After another tour around the Christmas market and the astronomical clock show, my mom headed back to our room while I joined a late-night ghost tour. Even Christmas cheer couldn’t stop me from doing a ghost tour in Bohemia, home of golems and Kafka. Our guide was charismatic and convincing, and it was easily one of the best ghost tours I’ve ever done. I had to return to the light of the market and Christmas cheer after my journey to the spooky shadows. And then because all of the restaurants had closed by the time I headed back to the apartment, I spent the evening eating my body weight in gingerbread and potato chips.

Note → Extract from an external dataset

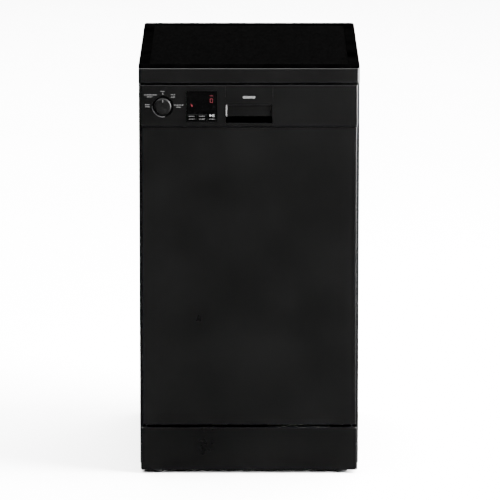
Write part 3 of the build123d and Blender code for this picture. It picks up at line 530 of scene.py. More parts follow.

Sometimes I hear travelers say that you may as well not visit a city if you only plan to visit for one or two nights, and if you can’t give a city the time it deserves, you’d be better off consolidating your time in one location instead. During my mom’s visit, we moved faster than I’d moved at any other point in my trip, and I don’t feel like we gave ANY place we visited the full number of days they deserved. But it was a deliberate choice. It was my mom’s first time in Europe, and she doesn’t have the kind of lifestyle where she could assume that she’d be making casual, annual trips back again. I wanted her to get to see as much as possible in the limited time we had. And while I’m a big proponent of slow travel, I also think that if you have to choose between going to Prague for just two nights or not going at all, you should always choose to go to Prague and eat all the gingerbread in sight.